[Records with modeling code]
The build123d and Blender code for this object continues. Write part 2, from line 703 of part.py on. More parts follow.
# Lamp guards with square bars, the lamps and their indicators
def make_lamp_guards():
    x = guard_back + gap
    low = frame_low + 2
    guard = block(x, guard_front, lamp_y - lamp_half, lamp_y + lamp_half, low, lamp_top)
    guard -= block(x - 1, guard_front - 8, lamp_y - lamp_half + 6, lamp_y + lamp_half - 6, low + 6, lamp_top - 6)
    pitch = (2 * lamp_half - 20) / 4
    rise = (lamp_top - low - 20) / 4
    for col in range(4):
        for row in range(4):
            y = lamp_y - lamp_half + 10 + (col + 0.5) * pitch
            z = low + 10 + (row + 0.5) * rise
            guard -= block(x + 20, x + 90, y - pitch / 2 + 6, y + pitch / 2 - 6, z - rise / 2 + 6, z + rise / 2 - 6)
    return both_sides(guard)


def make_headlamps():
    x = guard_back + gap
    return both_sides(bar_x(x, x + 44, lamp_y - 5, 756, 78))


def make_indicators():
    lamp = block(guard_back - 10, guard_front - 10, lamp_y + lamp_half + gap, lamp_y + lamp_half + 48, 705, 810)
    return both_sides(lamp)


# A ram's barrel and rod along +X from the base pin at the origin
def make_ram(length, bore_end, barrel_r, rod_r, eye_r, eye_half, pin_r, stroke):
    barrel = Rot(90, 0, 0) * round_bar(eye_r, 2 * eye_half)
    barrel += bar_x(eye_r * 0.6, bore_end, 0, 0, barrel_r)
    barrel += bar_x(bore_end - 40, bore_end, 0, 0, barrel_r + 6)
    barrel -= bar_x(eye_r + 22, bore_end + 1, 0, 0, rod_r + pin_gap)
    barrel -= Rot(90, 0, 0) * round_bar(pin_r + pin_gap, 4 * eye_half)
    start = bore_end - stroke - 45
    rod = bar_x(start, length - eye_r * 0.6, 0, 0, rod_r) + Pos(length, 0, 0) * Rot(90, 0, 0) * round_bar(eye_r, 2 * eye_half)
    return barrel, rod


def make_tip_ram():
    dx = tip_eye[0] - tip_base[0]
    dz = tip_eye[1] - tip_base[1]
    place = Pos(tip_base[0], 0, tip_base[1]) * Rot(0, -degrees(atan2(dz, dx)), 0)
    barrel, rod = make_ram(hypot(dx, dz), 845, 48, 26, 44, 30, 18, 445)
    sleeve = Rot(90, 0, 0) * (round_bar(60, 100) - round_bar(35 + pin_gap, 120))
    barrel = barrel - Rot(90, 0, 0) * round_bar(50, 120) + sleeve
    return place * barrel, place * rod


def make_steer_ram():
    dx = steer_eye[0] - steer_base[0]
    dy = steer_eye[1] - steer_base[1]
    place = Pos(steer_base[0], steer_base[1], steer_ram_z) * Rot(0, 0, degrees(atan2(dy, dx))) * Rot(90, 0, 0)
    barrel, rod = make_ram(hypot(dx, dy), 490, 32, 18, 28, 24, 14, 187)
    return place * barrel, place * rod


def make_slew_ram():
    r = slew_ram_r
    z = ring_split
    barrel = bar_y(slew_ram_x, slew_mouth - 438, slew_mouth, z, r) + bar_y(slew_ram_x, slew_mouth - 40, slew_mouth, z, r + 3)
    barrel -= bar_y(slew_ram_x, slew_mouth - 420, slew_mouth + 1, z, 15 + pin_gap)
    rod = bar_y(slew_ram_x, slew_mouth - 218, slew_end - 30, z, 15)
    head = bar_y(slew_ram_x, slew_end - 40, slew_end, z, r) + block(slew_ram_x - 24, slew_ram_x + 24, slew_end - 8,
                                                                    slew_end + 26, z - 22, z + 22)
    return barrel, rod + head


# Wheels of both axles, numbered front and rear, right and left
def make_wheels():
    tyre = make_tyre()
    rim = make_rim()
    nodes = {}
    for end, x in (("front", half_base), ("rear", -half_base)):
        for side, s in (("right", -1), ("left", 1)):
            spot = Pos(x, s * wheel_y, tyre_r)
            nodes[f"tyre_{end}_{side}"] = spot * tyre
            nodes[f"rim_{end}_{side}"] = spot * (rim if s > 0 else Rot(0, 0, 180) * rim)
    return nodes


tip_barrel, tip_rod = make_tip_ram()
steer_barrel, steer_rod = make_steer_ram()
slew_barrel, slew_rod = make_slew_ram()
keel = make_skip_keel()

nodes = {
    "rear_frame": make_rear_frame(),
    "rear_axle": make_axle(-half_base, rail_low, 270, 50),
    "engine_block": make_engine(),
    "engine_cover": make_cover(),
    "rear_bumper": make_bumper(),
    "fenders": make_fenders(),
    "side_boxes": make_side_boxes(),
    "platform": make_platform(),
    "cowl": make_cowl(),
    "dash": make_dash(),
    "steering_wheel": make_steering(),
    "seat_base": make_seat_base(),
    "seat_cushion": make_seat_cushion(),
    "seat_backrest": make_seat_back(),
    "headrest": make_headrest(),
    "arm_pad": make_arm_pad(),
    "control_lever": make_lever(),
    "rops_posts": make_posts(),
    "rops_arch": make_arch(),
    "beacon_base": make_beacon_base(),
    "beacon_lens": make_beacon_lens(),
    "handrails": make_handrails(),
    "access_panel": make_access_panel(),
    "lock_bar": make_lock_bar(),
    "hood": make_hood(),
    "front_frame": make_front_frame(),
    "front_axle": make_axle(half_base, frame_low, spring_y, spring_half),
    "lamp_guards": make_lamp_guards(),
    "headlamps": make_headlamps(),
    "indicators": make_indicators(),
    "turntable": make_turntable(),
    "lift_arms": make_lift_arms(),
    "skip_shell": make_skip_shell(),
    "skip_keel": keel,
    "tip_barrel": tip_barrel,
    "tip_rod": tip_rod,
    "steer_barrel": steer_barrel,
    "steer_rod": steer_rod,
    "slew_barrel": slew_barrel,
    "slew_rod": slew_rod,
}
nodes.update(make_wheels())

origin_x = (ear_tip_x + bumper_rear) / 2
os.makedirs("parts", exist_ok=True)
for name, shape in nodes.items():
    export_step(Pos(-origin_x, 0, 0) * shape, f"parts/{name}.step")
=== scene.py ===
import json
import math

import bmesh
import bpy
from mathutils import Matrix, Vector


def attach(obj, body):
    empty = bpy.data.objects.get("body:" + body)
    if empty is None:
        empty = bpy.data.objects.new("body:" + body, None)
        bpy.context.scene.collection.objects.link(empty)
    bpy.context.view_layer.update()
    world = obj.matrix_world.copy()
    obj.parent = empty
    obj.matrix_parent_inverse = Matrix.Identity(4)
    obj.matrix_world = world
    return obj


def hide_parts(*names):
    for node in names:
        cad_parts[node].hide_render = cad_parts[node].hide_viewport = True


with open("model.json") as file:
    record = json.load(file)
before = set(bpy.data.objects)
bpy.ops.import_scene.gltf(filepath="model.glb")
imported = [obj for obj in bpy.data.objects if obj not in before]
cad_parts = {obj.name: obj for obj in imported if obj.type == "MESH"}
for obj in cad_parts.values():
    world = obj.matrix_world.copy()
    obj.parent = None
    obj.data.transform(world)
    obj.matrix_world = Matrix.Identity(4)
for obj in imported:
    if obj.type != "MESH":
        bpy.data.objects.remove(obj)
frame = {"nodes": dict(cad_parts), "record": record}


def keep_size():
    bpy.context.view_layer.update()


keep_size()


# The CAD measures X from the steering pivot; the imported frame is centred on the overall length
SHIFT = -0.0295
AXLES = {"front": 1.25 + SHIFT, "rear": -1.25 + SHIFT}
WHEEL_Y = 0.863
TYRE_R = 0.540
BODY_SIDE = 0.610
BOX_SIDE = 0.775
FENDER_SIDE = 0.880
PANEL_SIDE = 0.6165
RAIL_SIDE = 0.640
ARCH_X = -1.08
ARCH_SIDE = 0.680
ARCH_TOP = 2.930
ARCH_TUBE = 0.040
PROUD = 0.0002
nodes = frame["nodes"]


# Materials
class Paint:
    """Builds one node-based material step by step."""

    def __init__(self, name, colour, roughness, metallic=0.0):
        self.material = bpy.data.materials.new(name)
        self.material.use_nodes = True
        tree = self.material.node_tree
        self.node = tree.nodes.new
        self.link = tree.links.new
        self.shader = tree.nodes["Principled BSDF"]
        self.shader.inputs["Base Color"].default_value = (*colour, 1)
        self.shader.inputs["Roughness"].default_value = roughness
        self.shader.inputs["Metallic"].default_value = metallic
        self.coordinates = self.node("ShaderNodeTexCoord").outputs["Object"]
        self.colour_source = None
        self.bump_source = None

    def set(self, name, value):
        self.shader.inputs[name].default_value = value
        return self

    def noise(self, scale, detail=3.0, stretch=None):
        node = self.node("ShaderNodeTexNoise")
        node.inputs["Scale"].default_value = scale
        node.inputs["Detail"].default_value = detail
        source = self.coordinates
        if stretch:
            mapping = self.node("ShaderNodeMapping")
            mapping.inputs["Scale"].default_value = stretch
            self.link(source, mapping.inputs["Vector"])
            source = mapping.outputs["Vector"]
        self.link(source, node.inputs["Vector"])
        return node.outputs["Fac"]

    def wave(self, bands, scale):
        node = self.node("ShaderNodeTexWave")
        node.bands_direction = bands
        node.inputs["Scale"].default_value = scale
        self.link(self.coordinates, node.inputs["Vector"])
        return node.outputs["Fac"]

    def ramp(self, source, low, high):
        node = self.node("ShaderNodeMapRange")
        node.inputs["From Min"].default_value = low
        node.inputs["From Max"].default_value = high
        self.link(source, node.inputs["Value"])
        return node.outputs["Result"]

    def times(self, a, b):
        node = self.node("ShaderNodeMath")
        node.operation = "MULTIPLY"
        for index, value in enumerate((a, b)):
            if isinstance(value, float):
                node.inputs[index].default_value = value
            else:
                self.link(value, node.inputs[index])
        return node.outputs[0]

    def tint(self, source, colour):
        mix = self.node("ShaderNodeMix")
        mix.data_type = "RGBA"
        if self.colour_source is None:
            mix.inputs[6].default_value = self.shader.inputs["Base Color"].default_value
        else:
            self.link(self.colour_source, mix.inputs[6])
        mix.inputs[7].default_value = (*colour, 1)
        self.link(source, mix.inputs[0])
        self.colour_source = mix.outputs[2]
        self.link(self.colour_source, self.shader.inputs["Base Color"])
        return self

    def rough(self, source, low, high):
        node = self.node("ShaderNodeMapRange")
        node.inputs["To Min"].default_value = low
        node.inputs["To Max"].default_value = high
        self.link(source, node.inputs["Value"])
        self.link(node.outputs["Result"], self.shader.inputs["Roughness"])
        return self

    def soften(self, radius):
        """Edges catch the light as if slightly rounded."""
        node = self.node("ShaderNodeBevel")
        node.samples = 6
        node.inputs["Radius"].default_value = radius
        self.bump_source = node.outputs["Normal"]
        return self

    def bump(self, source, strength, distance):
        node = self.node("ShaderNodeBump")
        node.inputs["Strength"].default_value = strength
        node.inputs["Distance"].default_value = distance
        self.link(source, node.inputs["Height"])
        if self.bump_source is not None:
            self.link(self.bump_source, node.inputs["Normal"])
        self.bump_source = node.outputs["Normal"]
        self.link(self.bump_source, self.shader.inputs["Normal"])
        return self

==

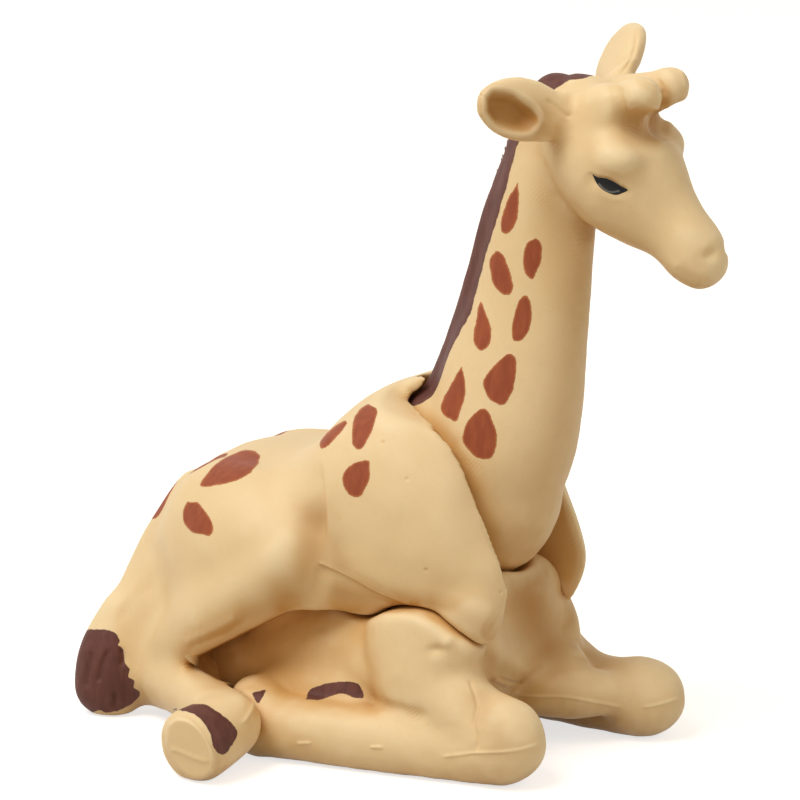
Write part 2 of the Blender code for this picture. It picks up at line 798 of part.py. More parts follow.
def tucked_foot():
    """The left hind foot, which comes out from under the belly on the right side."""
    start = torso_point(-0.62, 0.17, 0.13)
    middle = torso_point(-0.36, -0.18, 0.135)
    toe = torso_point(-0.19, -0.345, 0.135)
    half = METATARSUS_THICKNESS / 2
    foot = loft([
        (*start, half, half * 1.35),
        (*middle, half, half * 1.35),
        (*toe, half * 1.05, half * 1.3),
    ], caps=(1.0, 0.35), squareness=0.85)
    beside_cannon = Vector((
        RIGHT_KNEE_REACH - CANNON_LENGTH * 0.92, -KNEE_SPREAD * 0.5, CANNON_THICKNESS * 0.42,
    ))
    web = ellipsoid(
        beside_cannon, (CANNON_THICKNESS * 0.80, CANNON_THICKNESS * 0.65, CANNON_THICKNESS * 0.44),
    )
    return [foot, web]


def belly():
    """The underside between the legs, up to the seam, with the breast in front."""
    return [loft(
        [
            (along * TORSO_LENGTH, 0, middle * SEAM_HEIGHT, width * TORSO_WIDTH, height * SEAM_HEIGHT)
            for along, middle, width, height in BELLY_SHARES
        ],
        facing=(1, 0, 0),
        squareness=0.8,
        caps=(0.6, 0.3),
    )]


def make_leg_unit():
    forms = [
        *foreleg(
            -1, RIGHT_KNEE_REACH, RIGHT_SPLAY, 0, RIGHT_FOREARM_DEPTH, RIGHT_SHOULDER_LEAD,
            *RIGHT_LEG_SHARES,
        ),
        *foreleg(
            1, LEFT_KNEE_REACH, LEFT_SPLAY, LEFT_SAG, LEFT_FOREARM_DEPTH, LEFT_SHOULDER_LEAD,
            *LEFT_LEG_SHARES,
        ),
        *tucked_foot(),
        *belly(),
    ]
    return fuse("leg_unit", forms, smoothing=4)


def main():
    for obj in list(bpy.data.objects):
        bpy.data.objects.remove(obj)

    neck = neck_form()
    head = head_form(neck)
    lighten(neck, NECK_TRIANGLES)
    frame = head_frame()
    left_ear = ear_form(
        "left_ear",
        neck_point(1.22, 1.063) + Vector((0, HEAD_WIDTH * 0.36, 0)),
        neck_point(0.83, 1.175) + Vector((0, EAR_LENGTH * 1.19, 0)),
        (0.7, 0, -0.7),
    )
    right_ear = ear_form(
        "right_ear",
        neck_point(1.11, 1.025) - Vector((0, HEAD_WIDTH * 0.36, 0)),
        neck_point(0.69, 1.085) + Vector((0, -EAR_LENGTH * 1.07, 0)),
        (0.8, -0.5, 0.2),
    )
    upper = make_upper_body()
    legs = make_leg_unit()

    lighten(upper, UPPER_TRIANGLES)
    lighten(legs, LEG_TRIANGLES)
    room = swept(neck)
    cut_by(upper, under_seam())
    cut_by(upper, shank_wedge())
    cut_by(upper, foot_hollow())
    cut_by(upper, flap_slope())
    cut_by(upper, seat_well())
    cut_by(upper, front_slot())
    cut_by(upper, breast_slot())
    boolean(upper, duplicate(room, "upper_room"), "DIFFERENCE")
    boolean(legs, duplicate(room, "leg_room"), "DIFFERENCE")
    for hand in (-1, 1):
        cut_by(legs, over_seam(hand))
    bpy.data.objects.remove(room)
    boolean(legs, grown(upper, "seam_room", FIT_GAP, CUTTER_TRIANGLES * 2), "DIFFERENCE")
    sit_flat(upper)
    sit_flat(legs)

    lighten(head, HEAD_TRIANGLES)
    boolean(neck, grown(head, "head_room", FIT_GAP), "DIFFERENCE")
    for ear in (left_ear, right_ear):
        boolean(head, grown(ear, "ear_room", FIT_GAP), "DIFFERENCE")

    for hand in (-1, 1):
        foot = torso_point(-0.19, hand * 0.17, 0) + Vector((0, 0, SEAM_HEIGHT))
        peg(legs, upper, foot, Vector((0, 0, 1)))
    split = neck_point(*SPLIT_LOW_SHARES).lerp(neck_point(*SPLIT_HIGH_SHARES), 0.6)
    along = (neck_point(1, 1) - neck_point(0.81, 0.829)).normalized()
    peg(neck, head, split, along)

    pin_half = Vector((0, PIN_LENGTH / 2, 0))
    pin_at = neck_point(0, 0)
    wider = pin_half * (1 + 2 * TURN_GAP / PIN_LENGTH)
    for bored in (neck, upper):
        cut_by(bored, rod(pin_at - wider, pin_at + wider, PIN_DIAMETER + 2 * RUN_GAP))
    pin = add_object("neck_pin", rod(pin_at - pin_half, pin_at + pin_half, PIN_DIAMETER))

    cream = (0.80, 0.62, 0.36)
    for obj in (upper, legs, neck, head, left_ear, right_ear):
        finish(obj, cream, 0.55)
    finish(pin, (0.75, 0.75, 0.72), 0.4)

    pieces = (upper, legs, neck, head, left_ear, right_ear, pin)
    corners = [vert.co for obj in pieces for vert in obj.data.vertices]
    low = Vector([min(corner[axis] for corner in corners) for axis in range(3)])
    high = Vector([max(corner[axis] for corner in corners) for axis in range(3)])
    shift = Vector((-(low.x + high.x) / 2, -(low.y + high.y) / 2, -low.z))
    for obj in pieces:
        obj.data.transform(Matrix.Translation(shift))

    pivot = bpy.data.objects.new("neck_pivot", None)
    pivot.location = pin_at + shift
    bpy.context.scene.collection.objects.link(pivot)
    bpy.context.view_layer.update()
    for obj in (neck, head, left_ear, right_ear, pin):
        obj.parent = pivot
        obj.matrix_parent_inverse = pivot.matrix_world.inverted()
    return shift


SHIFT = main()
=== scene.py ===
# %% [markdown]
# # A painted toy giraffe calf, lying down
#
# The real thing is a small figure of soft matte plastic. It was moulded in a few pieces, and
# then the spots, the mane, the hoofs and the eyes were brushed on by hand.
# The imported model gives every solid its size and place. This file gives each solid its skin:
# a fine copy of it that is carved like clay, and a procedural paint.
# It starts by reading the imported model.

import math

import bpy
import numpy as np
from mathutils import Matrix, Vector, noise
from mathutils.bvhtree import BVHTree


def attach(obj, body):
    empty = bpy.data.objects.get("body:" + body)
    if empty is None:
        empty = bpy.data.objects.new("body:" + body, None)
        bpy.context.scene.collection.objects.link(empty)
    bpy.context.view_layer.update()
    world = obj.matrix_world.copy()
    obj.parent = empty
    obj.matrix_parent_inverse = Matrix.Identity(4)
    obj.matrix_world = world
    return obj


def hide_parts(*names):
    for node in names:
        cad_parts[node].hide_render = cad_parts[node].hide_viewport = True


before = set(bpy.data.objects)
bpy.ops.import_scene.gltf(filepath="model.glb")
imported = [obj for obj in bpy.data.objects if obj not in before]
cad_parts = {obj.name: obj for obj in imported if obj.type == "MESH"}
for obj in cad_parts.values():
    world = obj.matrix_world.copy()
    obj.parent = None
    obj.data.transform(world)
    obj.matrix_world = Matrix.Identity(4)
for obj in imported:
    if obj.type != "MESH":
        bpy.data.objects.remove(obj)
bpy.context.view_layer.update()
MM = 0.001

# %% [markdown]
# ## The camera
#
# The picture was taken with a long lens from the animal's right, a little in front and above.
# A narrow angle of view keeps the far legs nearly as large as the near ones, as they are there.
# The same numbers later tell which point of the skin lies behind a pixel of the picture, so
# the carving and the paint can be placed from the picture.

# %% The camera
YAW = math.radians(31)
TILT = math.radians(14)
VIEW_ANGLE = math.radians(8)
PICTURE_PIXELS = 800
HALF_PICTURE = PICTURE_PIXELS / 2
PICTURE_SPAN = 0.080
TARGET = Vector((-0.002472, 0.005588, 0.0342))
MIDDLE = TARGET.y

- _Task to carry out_
Above are the records; from them, give again exactly the lines from the one containing "The build123d and" to the one containing "return both_sides(lamp)", both lines included, and nothing more.

- _Answer to the exercise_
The build123d and Blender code for this object continues. Write part 2, from line 703 of part.py on. More parts follow.
# Lamp guards with square bars, the lamps and their indicators
def make_lamp_guards():
    x = guard_back + gap
    low = frame_low + 2
    guard = block(x, guard_front, lamp_y - lamp_half, lamp_y + lamp_half, low, lamp_top)
    guard -= block(x - 1, guard_front - 8, lamp_y - lamp_half + 6, lamp_y + lamp_half - 6, low + 6, lamp_top - 6)
    pitch = (2 * lamp_half - 20) / 4
    rise = (lamp_top - low - 20) / 4
    for col in range(4):
        for row in range(4):
            y = lamp_y - lamp_half + 10 + (col + 0.5) * pitch
            z = low + 10 + (row + 0.5) * rise
            guard -= block(x + 20, x + 90, y - pitch / 2 + 6, y + pitch / 2 - 6, z - rise / 2 + 6, z + rise / 2 - 6)
    return both_sides(guard)


def make_headlamps():
    x = guard_back + gap
    return both_sides(bar_x(x, x + 44, lamp_y - 5, 756, 78))


def make_indicators():
    lamp = block(guard_back - 10, guard_front - 10, lamp_y + lamp_half + gap, lamp_y + lamp_half + 48, 705, 810)
    return both_sides(lamp)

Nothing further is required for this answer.